Start at the line that has "in imported if" and stop at the line that has "with two ribbons.". Print those lines and all lines between them exactly, and nothing more.

• _Raw records_:
— START —

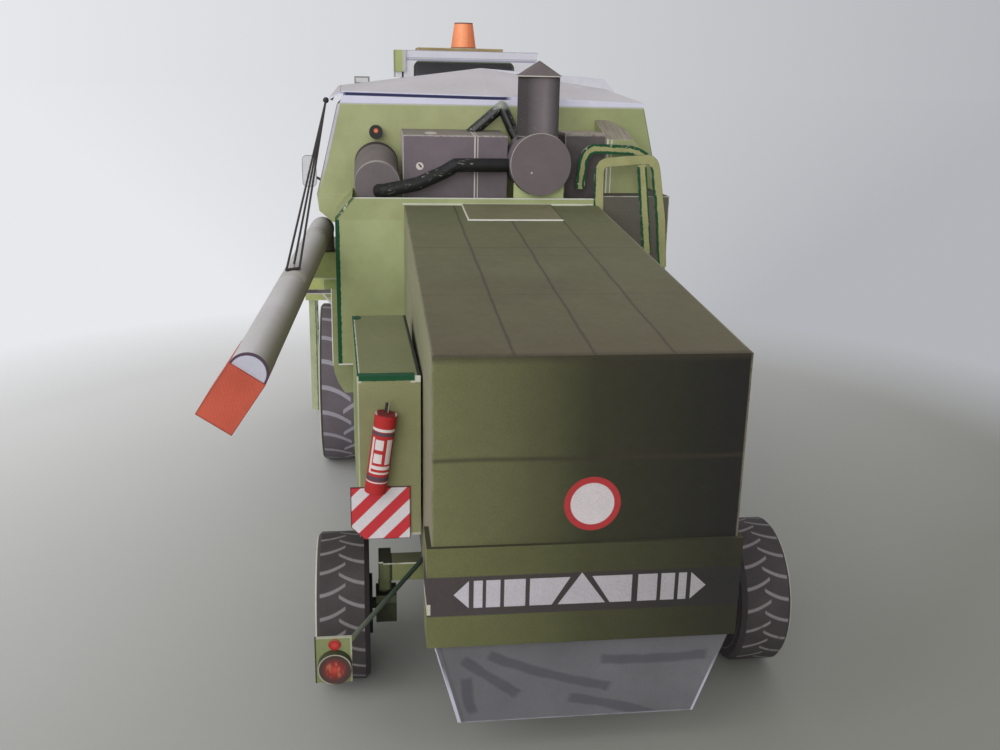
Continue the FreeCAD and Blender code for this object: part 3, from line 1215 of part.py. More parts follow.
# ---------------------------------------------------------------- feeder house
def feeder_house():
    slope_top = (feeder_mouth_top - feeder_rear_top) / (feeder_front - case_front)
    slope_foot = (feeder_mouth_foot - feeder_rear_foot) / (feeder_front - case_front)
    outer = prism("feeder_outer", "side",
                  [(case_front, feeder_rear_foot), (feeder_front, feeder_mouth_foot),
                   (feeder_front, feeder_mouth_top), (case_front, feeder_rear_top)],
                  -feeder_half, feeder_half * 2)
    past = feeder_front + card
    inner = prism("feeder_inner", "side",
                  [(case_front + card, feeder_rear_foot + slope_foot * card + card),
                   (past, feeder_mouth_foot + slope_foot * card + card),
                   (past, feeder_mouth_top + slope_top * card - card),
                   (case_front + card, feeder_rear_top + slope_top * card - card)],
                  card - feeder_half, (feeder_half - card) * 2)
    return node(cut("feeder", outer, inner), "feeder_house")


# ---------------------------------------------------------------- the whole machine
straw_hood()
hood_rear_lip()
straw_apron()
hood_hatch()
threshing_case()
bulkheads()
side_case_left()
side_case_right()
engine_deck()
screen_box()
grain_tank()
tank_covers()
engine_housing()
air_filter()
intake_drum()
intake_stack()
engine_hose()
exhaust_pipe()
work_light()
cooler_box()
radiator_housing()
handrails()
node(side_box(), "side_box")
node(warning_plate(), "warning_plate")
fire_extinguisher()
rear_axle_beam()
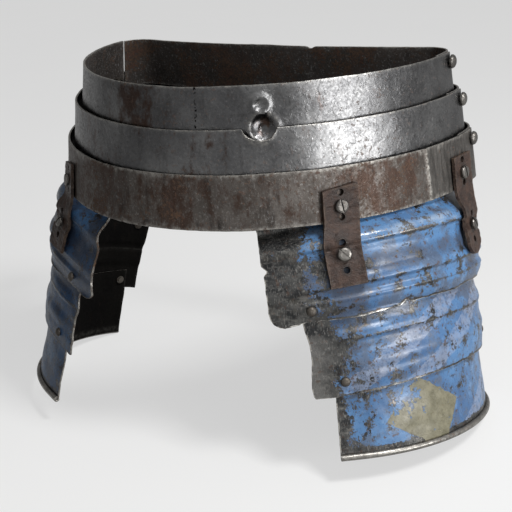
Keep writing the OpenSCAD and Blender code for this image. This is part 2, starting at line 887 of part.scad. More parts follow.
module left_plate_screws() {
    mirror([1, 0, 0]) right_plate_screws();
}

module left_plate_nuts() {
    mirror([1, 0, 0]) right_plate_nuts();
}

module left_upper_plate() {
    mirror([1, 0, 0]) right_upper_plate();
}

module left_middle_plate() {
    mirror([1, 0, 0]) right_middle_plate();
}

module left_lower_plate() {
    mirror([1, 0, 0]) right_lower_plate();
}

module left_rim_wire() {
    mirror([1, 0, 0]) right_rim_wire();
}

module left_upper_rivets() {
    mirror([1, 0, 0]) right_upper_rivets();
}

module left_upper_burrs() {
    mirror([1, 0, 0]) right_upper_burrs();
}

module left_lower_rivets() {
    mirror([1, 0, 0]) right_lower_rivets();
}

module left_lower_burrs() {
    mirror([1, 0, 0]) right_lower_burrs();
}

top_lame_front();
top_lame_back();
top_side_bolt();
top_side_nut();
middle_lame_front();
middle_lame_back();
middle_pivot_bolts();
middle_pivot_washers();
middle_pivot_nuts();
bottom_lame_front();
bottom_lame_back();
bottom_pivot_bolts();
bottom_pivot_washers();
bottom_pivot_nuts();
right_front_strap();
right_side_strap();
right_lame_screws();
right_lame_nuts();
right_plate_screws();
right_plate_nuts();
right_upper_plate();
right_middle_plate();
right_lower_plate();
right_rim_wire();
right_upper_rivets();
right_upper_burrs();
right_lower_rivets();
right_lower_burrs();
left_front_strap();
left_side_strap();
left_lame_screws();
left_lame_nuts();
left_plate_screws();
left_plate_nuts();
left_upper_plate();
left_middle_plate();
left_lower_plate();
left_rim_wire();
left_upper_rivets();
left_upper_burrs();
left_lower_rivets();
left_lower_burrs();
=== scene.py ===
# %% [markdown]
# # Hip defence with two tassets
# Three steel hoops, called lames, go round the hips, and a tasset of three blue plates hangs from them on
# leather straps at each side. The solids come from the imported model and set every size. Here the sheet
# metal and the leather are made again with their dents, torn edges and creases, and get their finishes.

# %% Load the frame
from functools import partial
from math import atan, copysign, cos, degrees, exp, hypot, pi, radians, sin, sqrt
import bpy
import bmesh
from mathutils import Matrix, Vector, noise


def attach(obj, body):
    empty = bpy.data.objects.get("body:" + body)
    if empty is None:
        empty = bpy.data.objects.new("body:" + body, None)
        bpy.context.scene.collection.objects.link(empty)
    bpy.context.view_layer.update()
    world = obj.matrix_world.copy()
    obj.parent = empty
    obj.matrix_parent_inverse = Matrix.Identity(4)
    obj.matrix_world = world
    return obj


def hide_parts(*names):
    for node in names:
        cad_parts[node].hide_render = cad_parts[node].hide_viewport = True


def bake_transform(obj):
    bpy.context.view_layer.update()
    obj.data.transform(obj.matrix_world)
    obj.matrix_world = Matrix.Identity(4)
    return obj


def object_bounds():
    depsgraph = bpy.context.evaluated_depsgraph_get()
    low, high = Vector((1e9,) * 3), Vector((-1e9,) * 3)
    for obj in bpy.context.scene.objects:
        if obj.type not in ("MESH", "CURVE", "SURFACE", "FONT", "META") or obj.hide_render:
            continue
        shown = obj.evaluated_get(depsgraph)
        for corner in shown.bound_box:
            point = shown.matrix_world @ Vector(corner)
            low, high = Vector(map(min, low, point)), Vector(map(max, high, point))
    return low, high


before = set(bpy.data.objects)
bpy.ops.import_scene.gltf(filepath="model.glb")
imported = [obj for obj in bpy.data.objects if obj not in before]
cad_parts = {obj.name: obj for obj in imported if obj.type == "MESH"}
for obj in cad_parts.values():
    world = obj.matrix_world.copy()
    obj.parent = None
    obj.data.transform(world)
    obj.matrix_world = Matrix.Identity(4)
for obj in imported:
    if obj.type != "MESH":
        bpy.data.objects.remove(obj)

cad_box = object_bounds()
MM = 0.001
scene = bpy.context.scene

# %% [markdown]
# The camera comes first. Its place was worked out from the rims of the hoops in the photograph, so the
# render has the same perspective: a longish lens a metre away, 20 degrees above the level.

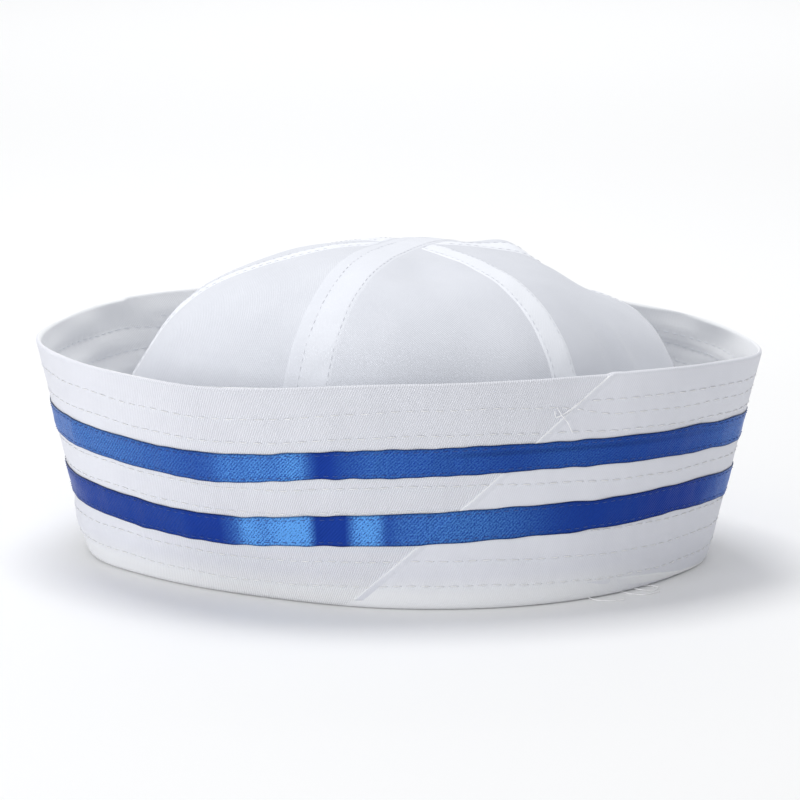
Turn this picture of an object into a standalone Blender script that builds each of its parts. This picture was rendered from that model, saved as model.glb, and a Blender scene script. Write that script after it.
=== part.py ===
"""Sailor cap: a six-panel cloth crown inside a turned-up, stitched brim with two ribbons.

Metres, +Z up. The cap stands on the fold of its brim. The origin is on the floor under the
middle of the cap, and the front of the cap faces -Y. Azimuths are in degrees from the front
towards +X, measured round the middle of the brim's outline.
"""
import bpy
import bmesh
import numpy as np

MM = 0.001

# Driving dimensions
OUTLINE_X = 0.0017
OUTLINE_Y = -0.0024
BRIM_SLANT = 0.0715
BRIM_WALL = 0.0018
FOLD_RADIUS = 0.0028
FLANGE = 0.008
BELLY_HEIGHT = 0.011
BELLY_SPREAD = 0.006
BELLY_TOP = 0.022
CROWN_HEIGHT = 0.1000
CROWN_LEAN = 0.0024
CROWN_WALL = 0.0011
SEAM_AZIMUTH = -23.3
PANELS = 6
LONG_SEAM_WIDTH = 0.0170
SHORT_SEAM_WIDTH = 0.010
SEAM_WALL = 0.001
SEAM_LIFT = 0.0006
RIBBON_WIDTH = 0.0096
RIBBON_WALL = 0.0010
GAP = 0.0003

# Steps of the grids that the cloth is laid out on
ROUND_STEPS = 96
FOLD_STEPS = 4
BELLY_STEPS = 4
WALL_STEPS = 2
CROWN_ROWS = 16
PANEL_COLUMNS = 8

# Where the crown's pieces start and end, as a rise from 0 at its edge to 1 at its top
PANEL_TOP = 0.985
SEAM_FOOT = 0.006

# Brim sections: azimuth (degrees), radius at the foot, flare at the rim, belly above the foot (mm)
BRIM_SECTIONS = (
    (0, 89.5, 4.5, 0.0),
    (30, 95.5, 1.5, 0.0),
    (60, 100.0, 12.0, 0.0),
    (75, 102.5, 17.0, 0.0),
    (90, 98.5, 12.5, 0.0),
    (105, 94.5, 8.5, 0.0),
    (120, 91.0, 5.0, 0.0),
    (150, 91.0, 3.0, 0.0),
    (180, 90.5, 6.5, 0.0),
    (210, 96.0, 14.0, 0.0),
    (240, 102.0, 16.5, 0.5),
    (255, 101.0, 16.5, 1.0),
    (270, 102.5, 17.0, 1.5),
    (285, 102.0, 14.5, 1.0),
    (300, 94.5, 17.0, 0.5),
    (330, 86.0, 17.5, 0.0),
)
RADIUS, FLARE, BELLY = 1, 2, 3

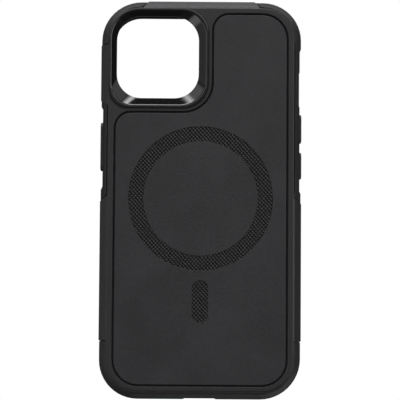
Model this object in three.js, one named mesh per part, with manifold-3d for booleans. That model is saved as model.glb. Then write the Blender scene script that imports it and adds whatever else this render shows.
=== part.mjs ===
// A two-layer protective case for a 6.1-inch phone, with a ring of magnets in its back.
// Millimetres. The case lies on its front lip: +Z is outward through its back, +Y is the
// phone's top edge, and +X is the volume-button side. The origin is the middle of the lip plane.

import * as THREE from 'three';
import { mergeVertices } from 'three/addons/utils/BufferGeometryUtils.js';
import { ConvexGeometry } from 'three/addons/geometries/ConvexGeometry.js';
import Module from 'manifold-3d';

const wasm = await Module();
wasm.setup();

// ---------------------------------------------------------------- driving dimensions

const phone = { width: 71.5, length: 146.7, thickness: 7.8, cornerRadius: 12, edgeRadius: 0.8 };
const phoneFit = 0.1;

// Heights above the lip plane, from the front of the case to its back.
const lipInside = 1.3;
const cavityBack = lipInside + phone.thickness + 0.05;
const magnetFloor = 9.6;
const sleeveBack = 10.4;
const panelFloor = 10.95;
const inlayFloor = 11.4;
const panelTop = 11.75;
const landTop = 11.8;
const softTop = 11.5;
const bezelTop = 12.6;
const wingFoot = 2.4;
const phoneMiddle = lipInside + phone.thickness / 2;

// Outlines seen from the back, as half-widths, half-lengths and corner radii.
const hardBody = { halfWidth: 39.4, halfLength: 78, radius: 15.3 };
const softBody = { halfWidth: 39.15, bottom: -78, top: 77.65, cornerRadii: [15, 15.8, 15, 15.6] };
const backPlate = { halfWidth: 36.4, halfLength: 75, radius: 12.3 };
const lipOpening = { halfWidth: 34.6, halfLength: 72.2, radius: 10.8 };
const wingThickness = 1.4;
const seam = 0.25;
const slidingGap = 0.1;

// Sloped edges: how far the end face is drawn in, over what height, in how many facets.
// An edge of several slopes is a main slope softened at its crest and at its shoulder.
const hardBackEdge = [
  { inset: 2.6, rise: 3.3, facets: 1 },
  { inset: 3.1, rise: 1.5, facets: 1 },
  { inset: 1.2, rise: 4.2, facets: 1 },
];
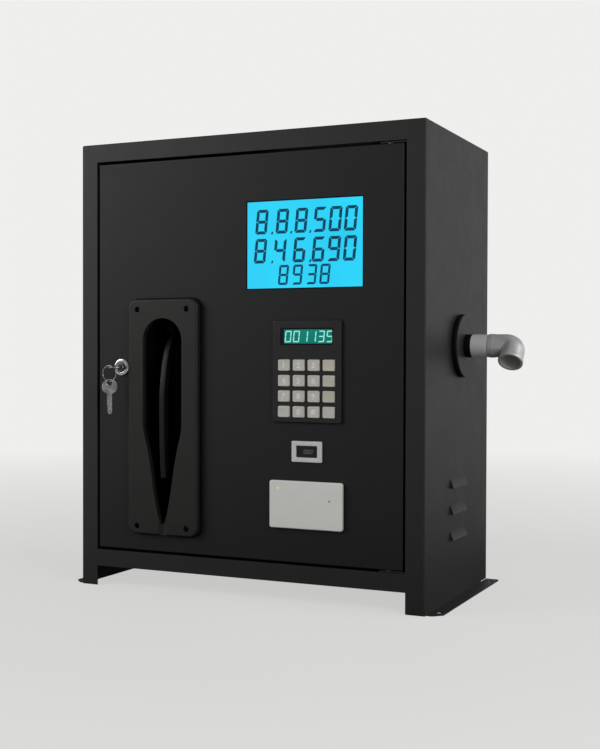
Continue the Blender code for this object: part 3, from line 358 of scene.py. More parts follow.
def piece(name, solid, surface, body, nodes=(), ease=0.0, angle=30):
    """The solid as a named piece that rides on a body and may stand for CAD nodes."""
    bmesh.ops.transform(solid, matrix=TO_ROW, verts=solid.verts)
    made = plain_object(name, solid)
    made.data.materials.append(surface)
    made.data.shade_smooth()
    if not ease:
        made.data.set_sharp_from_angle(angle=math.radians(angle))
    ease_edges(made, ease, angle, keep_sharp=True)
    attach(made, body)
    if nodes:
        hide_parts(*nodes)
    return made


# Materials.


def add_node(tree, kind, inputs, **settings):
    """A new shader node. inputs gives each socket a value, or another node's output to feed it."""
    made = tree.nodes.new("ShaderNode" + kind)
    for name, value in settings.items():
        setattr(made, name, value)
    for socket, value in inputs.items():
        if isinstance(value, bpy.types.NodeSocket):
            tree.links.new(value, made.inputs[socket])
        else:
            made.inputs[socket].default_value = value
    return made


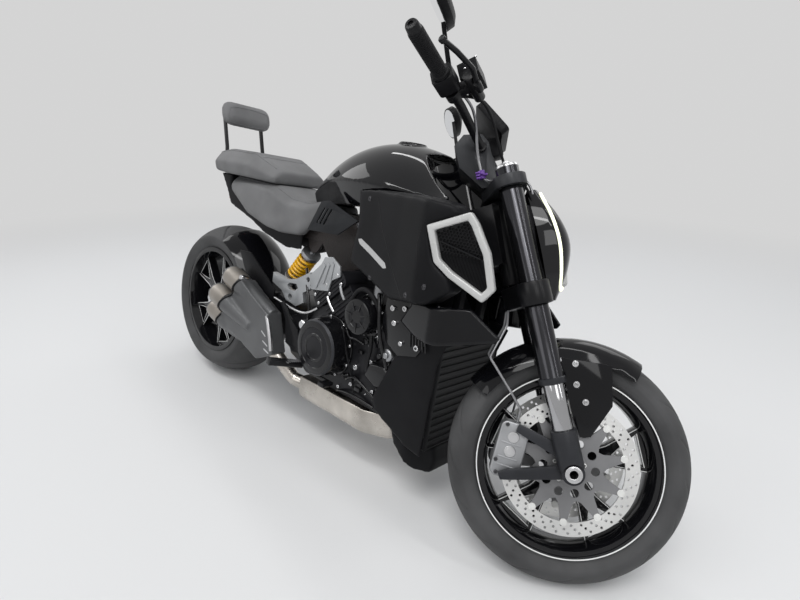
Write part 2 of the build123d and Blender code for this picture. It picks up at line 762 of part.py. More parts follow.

— END —

• _Result of the task_:
cad_parts = {obj.name: obj for obj in imported if obj.type == "MESH"}
for obj in cad_parts.values():
    world = obj.matrix_world.copy()
    obj.parent = None
    obj.data.transform(world)
    obj.matrix_world = Matrix.Identity(4)
for obj in imported:
    if obj.type != "MESH":
        bpy.data.objects.remove(obj)

cad_box = object_bounds()
MM = 0.001
scene = bpy.context.scene

# %% [markdown]
# The camera comes first. Its place was worked out from the rims of the hoops in the photograph, so the
# render has the same perspective: a longish lens a metre away, 20 degrees above the level.

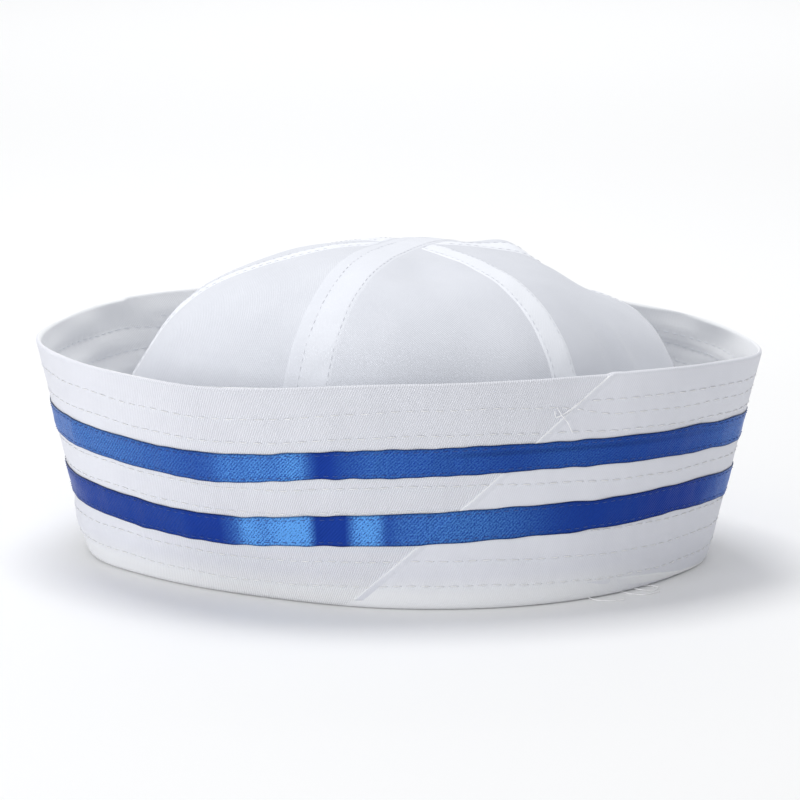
Turn this picture of an object into a standalone Blender script that builds each of its parts. This picture was rendered from that model, saved as model.glb, and a Blender scene script. Write that script after it.
=== part.py ===
"""Sailor cap: a six-panel cloth crown inside a turned-up, stitched brim with two ribbons.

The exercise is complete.